We'll start with page one, in which we are told the pair's lives were "cursed forever, they thought, by the powers they wielded as Cloak and Dagger." Really, though, how true is this?  Cloak was certainly in trouble; the darkness he bore was never fully under his control, and recently that seemed to be getting worse.  He had to balance his desire to use his abilities with the fear that doing so would injure or even kill him. Tandy, so far as I can see, got the ability to shine really brightly.  When Roberto - also a dark-skinned youth - acquired Cloak, he started trying to eat his friends.  Rahne became Dagger and just looked like a million dollars whilst staying in a swanky hotel.

It is, in short, hard to believe the two kids have suffered equally.  This, in a story about the white daughter of a rich supermodel and a stuttering black teenager who blames himself for killing his best friend and ran from somewhere in Harlem that was, like, not fun, is an issue.  I'm not saying the power to look totally gorgeous is necessarily the best thing ever - and you better believe I recognise the underlying problem of having a white teenager be super-pretty and a black teenager be super-sinister - but making the two of them out to be equally screwed over by life strikes me as the exact wrong way to go about the duo.  Cloak and Dagger are a team because their shared need and ability to help youngsters overrides the fact that they have almost nothing in common.  It's a statement that what unites us is more important than what divides us, or what we allow to divide us.

This problem of unreasonable comparisons resurfaces when Xavier decides to give Tyrone a psionic pep-talk.  Or does it?  This is one of those intersections where I have no idea which side to come down on.  Is it a rich white man telling a young black man that he understands his pain and things aren't as bad as he thinks?  Or is it a man who survived domestic abuse - abuse for which his special abilities formed at least part of the 'reason' for - explaining that things can, in fact get better?  I prefer to think it's the latter, but maybe I'm wrong. Maybe it's both.
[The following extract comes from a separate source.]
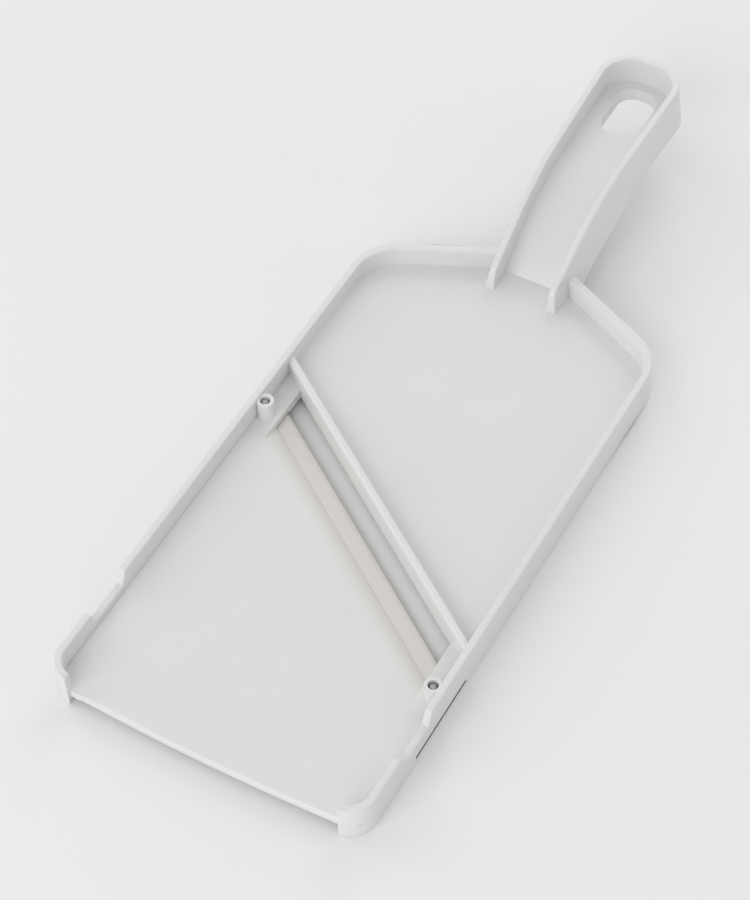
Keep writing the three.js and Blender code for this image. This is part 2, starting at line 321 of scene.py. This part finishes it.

Maybe we should just fall back on an old classic, and have a go at Professor Xavier. Even if we decide his pep talk to Tyrone wasn't self-absorbed whitesplaining, the fact he secretly includes Tandy in their telepathic tete-a-tete is an utter dick move. If Xavier is, as he claims, not reading Tyrone's mind, he has no idea what revelations could come spilling from the terrified teenager. And if he is poking around, he's just a flat-out liar, and worse, a white guy lying to a black kid because he's sure he knows best.

Xavier considering himself the ultimate and only arbiter of morality is hardly a new phenomenon, of course. So let's move on to the proposed cure for all these troubles.  I'm somewhat less interested in this section.  It's not that magickal shenanigans don't grab me.  It's more that magic in comics is so nebulous and slapped-together that it holds no interest as a concept.  All that matters is that what gets done with it is interesting in itself.

And I'll credit Claremont with this: the plan is certainly pleasantly out there.  Basically, since Illyana's attempted exorcism failed last week because she could neither contain the power sets nor pass them on to anyone else, Charlie has called in Rogue - much more experienced with such matters, of course - to absorb and keep hold of the errant energies until Illyana has time to transfer them to their original owners.  All whilst inside Limbo and therefore vulnerable to demonic attack at any moment.

At least it's adequately manic, then.  It's also nice to see Xavier calling in a specific X-Man for a specific task, rather than the usual approach of throwing as many mutants as possible at a problem until it somehow more or less resolves. I'm a little less sold on the specifics here - the idea the Xavier can control precisely which parts of a person Rogue can absorb despite being unable to read her mind seems a little out of left-field - and I don't remember this being mentioned again despite its obvious utility - but really, Ty's crisis of confidence has been just about the only particularly interesting part of this whole damn story line, and with that out of the way anything that wraps this all up gets my vote.

And wrap things up it does, despite a last-minute bid for freedom by Suncloak (I tell you, a couple of issues centering around exactly what Tyrone's "power" really is and wants would have been a lot more interesting, though no more relevant to this book), and an alarming moment where it seems Xavier's connection through Rogue to Wagger will grant him full access to Dagger's power set.  Fortunately this takes the form of gaining a glowing white ring around one eye, rather than the desire to wear a skin-tight catsuit with strategic sections cut away.

So everything's fine now.  Roberto and Rahne are safe and well, and Cloak and Dagger have gone back to beating up stereotypical pimps to keel white kids safe. Everything is back to normal by the end of the issue.

Just that "Legion" idea to worry about, then.  Still, a long-lost son of Xavier with at least three powers, one of which is the ability to set shit on fire just by thinking about it?  I don't see that being too much of a problem...

Clues

This story takes place over the course of a single night. 

Date

Saturday 11th May, 1984.

X Date

X+6Y+72.

Contemporary Events

Eight teenagers are trapped and killed when the Haunted Castle attraction at Six Flags Great Adventure in New Jersey burned to the ground.  Six Flags was taken to court where the prosecution noted multiple warnings from safety consultants that the Haunted Castle should have sprinkler systems had smoke alarms.  The defendants argued the fire was an act of arson, and so a total lack of basic fire-safety systems wasn't really to blame for the deaths.  You know, like how if you leave your toddler in a bear pit and a bear deliberately bites them, there's absolutely nothing wrong with your parenting skills.

The defendants were found not guilty.

Standout Line

It's Slick the racist comedy pimp again! "These fo' you, m'man. Try'm on an' strut your stuff befo' yo' fox, show her you be one muy macho stomper."